[Dataset content]:

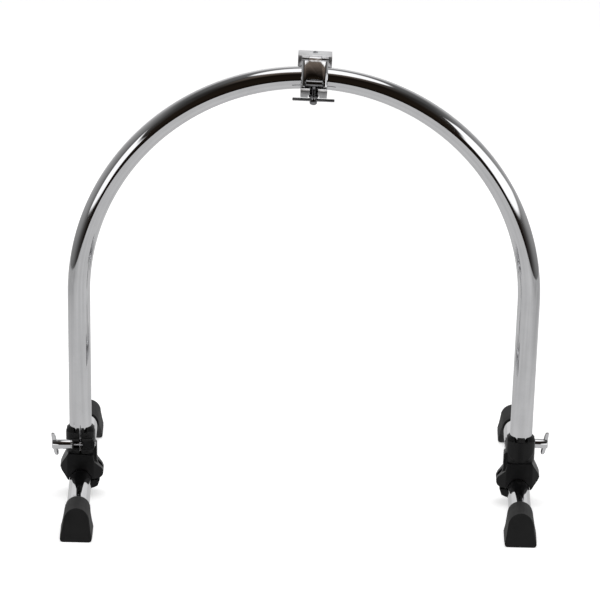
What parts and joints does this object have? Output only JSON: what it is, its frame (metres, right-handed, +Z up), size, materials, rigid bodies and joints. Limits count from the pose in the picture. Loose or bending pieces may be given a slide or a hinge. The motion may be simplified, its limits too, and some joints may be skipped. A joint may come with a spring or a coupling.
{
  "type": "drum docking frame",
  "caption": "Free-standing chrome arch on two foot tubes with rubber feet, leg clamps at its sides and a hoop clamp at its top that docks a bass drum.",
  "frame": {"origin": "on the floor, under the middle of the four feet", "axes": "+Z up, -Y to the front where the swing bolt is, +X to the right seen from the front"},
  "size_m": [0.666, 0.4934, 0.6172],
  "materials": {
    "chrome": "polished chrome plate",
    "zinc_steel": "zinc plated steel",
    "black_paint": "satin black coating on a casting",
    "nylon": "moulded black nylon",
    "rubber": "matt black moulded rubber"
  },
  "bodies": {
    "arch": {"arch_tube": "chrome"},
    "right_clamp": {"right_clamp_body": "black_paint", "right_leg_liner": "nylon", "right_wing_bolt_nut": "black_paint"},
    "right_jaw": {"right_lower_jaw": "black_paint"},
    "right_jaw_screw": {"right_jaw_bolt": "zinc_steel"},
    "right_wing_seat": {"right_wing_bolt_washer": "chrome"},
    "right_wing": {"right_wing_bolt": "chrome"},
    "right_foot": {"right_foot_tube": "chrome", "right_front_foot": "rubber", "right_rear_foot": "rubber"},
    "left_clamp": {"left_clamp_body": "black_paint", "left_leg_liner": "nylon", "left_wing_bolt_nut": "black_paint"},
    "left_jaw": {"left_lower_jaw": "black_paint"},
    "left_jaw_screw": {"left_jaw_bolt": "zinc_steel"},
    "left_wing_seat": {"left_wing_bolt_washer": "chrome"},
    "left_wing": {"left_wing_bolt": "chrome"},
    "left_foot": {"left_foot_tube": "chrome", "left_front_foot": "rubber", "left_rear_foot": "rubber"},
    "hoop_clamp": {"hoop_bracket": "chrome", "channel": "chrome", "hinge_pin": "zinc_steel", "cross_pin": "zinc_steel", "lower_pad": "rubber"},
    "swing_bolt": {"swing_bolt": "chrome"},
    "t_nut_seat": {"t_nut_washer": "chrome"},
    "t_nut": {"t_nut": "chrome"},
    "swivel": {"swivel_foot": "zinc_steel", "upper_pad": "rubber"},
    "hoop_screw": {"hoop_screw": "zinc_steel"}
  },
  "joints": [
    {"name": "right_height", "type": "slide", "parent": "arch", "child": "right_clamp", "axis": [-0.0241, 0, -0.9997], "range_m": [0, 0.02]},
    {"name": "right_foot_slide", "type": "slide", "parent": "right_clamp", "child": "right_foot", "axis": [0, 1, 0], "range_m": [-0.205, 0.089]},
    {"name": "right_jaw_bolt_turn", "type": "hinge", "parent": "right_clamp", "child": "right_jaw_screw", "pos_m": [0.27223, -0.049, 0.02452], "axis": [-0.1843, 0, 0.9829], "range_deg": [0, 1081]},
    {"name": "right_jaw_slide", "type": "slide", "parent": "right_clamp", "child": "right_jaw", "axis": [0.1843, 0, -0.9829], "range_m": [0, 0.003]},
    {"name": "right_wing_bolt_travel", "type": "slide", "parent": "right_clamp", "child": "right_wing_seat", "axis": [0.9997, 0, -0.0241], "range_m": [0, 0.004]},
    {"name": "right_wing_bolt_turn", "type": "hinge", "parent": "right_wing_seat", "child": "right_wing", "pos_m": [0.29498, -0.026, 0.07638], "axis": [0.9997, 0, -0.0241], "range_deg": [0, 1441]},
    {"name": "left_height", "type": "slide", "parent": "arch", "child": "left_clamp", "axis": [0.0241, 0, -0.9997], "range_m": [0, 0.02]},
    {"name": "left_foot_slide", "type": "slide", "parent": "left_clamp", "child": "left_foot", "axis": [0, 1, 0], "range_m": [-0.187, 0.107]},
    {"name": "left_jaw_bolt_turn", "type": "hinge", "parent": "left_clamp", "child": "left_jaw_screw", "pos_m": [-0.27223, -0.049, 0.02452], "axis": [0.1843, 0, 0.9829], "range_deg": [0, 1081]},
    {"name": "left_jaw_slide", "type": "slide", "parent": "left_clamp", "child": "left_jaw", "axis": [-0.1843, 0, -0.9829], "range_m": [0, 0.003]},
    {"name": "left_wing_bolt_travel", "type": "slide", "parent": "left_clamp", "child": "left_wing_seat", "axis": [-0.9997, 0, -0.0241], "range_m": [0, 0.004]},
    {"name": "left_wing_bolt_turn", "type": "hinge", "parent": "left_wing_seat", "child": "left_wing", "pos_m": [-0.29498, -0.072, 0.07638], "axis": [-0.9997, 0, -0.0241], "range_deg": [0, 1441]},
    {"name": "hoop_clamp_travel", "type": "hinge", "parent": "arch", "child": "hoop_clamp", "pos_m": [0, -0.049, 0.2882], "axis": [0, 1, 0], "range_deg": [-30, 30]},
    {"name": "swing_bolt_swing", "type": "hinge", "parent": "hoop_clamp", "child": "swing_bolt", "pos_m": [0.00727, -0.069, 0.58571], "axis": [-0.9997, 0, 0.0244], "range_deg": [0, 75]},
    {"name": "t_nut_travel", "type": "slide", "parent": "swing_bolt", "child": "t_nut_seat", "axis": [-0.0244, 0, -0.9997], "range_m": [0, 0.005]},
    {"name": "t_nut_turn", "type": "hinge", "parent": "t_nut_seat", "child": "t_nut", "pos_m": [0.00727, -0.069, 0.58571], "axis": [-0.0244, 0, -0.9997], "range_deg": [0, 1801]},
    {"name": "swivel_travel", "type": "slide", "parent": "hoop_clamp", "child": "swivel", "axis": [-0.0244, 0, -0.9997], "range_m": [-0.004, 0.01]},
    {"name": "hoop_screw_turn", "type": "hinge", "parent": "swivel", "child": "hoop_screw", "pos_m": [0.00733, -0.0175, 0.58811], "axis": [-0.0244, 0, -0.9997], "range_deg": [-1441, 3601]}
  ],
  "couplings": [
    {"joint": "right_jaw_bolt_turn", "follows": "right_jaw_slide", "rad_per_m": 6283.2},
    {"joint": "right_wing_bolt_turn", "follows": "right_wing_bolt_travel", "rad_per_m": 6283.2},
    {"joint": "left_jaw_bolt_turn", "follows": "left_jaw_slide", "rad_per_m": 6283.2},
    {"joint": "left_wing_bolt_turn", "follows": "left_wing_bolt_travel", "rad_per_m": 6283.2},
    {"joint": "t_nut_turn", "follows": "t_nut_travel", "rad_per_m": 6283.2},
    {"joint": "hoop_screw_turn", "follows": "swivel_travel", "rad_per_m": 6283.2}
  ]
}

[Required work]: Select the lines that carry the string "from" and copy them.

[Written solution]:
What parts and joints does this object have? Output only JSON: what it is, its frame (metres, right-handed, +Z up), size, materials, rigid bodies and joints. Limits count from the pose in the picture. Loose or bending pieces may be given a slide or a hinge. The motion may be simplified, its limits too, and some joints may be skipped. A joint may come with a spring or a coupling.
  "frame": {"origin": "on the floor, under the middle of the four feet", "axes": "+Z up, -Y to the front where the swing bolt is, +X to the right seen from the front"},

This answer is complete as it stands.